Missing Important Factors, Lack of Comparability: The BCBS proposes to determine risk weights for banks’ exposures to other banks based on the common equity Tier 1 (CET1) risk- based ratio and non-provisioned impaired exposures. In contrast, the current Basel framework provides two options, both ratings-based; the first based on the sovereign rating, and the other (more risk sensitive) based on banks’ issuer ratings. Fitch agrees that asset quality and capital ratios are important considerations in bank credit assessment. But these metrics on their own provide an incomplete basis for credit differentiation, as they omit important factors such as the bank’s operating environment (especially important for emerging-market banks), company profile, governance, liquidity and profitability. The proposed metrics also suffer from lack of comparability and consistency across jurisdictions (as reflected e.g. in the BCBS’s efforts to address consistency of risk-weighted assets, which underpin the CET1 ratio).

Ouch. While relying on credit ratings certainly isn’t perfect, it remains relatively close to a free market outcome in which specialised agencies would provide their assessment of borrowers’ creditworthiness to other market actors. But the proposed system makes it so much worse. As RWAs are the denominator of all regulatory capital ratios, this implies that those ratios essentially become meaningless (despite already being pretty flawed, we could nevertheless extract some information from them).
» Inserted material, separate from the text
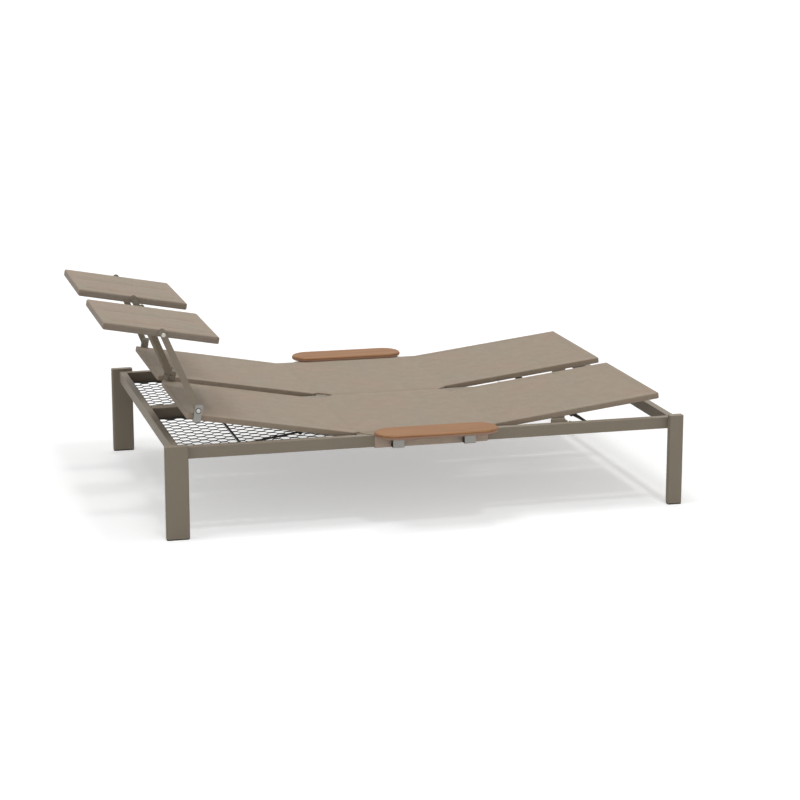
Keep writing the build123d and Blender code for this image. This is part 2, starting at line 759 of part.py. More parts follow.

Banks’ capital structures are becoming opaque nightmares that introduce numerous distortions that have not been studied beforehand, despite the critical role of banking in our economy. A number of regulatory agencies are essentially playing Lego with various forms of capital layers. The complexity of capital regimes is such that it is time for universities to create PhD programmes in Bank Capitalisation*.